A solution to South Africa’s endemic corruption will involve several important factors. For example, the panellists at the Knysna Literary Festival discussion all endorsed the idea of holding Members of Parliament accountable to their constituencies, instead of being answerable to their parties for inclusion on party lists. The evidence from local government, which unlike national government is constituency-based, proves that this isn’t a panacea, however.

The key to thinking about corruption is to realise that it is not a function of race. Even if some whites would exploit government failures for racist reasons of their own, denouncing corruption should not be seen as an attack on black politicians, democratic equality, or the liberation struggle. There is no reason to believe that white politicians are any less susceptible to temptation, or that private interests will suddenly cease efforts to capture state resources should any other party come to power. Corruption is a pervasive human failure, which can only be fought by means of healthy, independent institutions of governance.

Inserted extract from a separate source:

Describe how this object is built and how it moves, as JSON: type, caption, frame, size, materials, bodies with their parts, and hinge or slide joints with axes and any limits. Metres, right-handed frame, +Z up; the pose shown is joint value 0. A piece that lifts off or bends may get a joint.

Perhaps it is wishful thinking, but a united stand against corruption could go a long way towards reconciling a country that has emerged from the Rainbow Nation afterglow with persistent divisions along racial fault lines. After all, whether you want a successful country with a thriving economy and an honest government is not a function of race. DM

* Because Transparency International’s website was down at the time of writing, I referenced the Wikipedia page for the Corruption Perceptions Index to find the scores and rankings cited in this column.